# problems with forum runner.



## Roman5150 (Sep 14, 2012)

Anytime I try to view a thread I get an error that says ”page does not exist” maybe a moderator could get in torch with the forum runner people. Im in. an android phone if that helps.


----------



## capnjoe (Jun 3, 2012)

We must get you out of that phone! Could you tell us how you managed to get inside it first? That would help.

I'm only bustin' yer chops... Try rebooting, then instead of using the saved link on your phone, just input the address. See if that helps.
I still use a Capn' Kirk flip phone, but my buddy had a problem accessing saltwatertides.com and he had to do what I just suggested.
I think the link becomes corrupted somehow.

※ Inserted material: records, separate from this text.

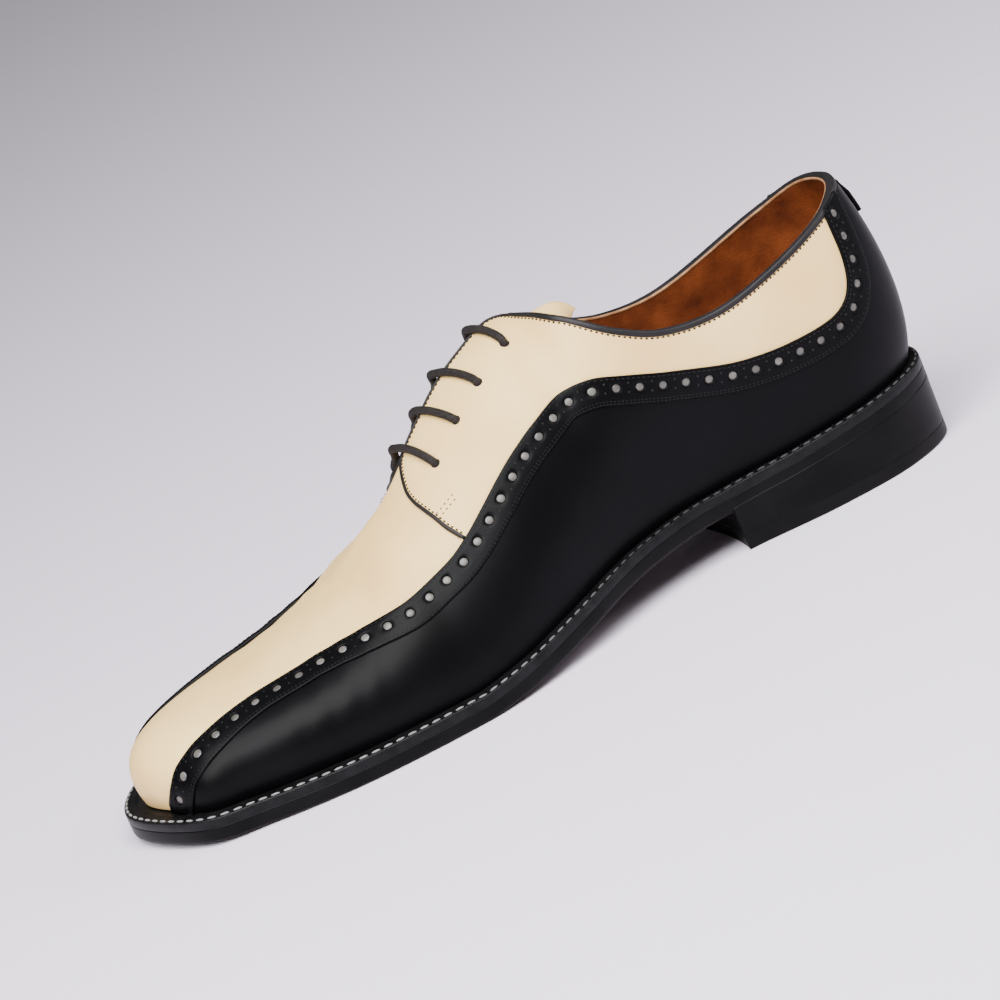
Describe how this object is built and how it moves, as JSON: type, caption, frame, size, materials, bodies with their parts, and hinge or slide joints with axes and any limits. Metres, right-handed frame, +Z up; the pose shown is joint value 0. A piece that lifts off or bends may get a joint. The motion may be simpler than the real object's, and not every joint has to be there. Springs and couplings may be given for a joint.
{
  "type": "spectator shoe",
  "caption": "Two-tone lace-up leather dress shoe for the left foot, pale vamp and quarters with dark side wings, welted sole and stacked heel.",
  "frame": {"origin": "middle of the shoe's box seen from above, on the floor under the sole", "axes": "+X towards the toe, +Y towards the outer side of the foot, +Z up"},
  "size_m": [0.3068, 0.1082, 0.1002],
  "materials": {
    "cream_leather": "smooth, soft sheen",
    "black_leather": "smooth calf, soft sheen",
    "sole_leather": "black waxed edge, satin",
    "lining_leather": "tan, matt",
    "rubber_lift": "matt black",
    "lace": "round waxed cotton, matt"
  },
  "bodies": {
    "root": {"outsole": "sole_leather", "welt": "sole_leather", "insole": "lining_leather", "heel_block": "sole_leather", "heel_lift": "rubber_lift", "upper": "cream_leather", "wing_outer": "black_leather", "wing_inner": "black_leather", "tongue": "cream_leather", "heel_tab": "black_leather", "lace_bar_1": "lace", "lace_bar_2": "lace", "lace_bar_3": "lace", "lace_bar_4": "lace"}
  },
  "joints": []
}
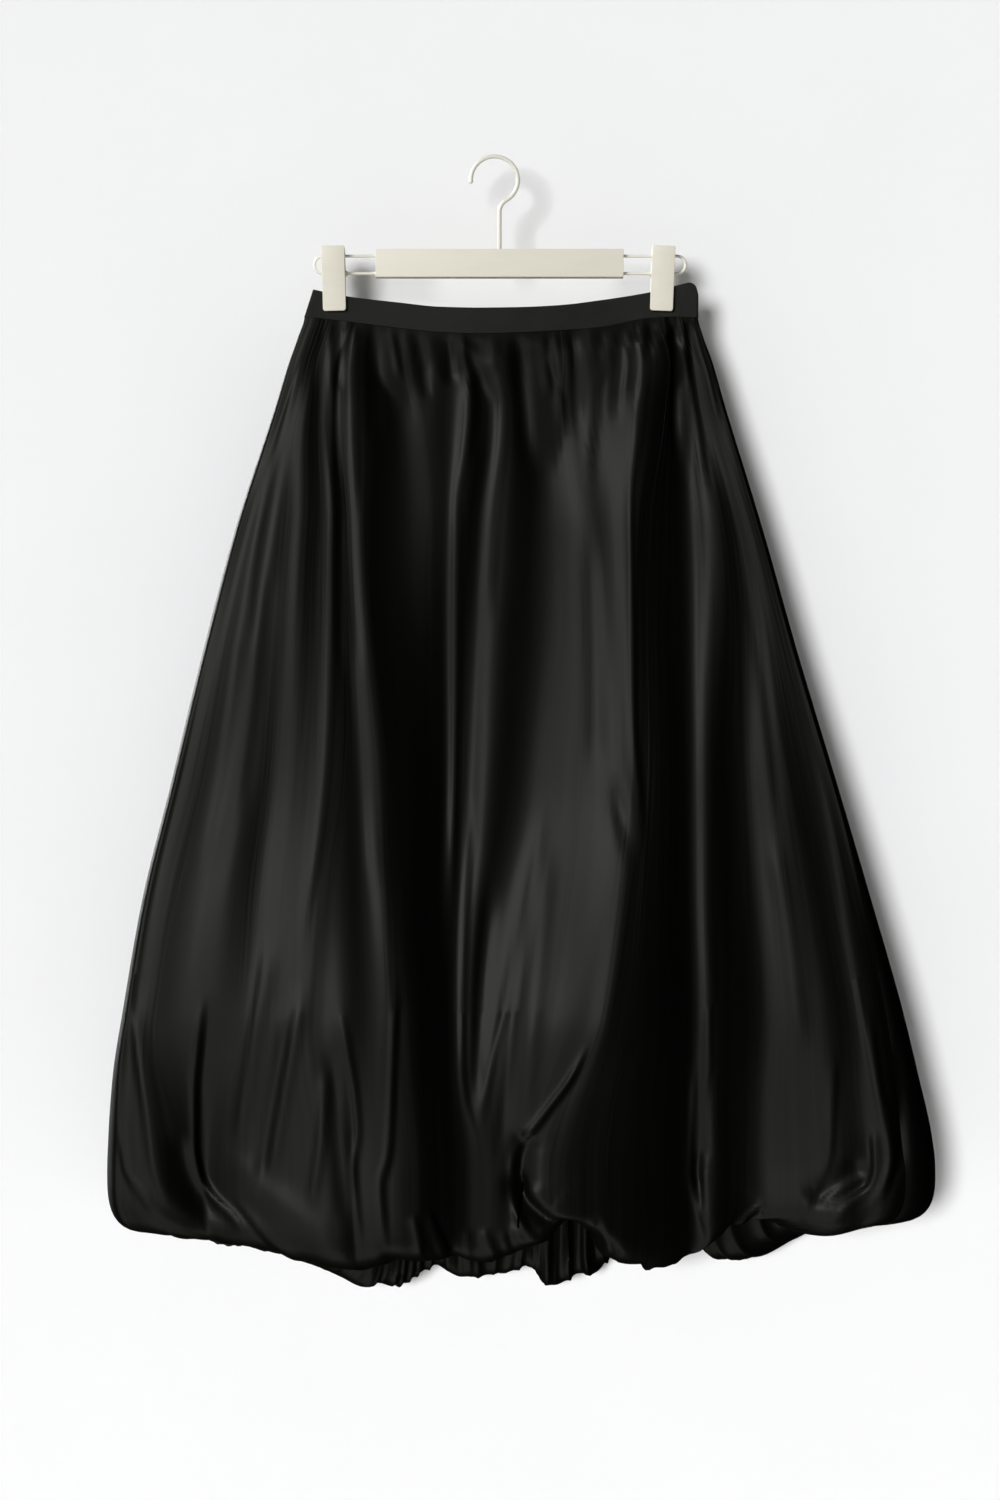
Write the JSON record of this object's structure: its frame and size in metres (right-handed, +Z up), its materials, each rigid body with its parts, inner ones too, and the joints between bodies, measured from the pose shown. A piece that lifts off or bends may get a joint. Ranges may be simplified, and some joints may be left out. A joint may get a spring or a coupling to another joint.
{
  "type": "balloon skirt on a clip hanger",
  "caption": "Midi balloon skirt of black satin with a gathered, turned-under bubble hem, clipped by its waistband to a bar hanger with a wire hook.",
  "frame": {"origin": "the inner crown of the hanger's hook, where it rests on a rail", "axes": "+X to the viewer's right across the skirt's front, +Y away from the viewer towards the skirt's back, +Z up"},
  "size_m": [0.7379, 0.1788, 1.0182],
  "materials": {
    "satin": "black satin with a soft sheen",
    "waistband_satin": "the same satin, faced and pressed flat",
    "hanger_paint": "cream with a low sheen",
    "hanger_wire": "cream coated wire"
  },
  "bodies": {
    "root": {"skirt_front": "satin", "skirt_back": "satin", "waistband_front": "waistband_satin", "waistband_back": "waistband_satin", "hem_band_front": "waistband_satin", "hem_band_back": "waistband_satin", "hanger_bar": "hanger_paint", "hanger_hook": "hanger_wire", "wire_loop_left": "hanger_wire", "wire_loop_right": "hanger_wire", "clip_left_front": "hanger_paint", "clip_left_back": "hanger_paint", "clip_left_saddle": "hanger_paint", "clip_right_front": "hanger_paint", "clip_right_back": "hanger_paint", "clip_right_saddle": "hanger_paint"}
  },
  "joints": []
}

One of these smarter fellas'll set you straight I'm sure. Set him straight guys!


----------



## NightKnight (Dec 16, 2009)

Ok, I'll try to see what's wrong.


----------



## CAS14 (Jul 17, 2012)

Forum Runner no longer works for me either. I can't request a password retrieval or do much of anything with it. I accessed several forums with it. Maybe I will delete and reinstall, but it's just as easy to access forums through Safari or Google for me.


----------



## NightKnight (Dec 16, 2009)

Ok, it turns out that it is a bug that ForumRunner is aware of. They say that they will have a fix out soon.


----------



## Roman5150 (Sep 14, 2012)

sweet thanks for the swift reply.


----------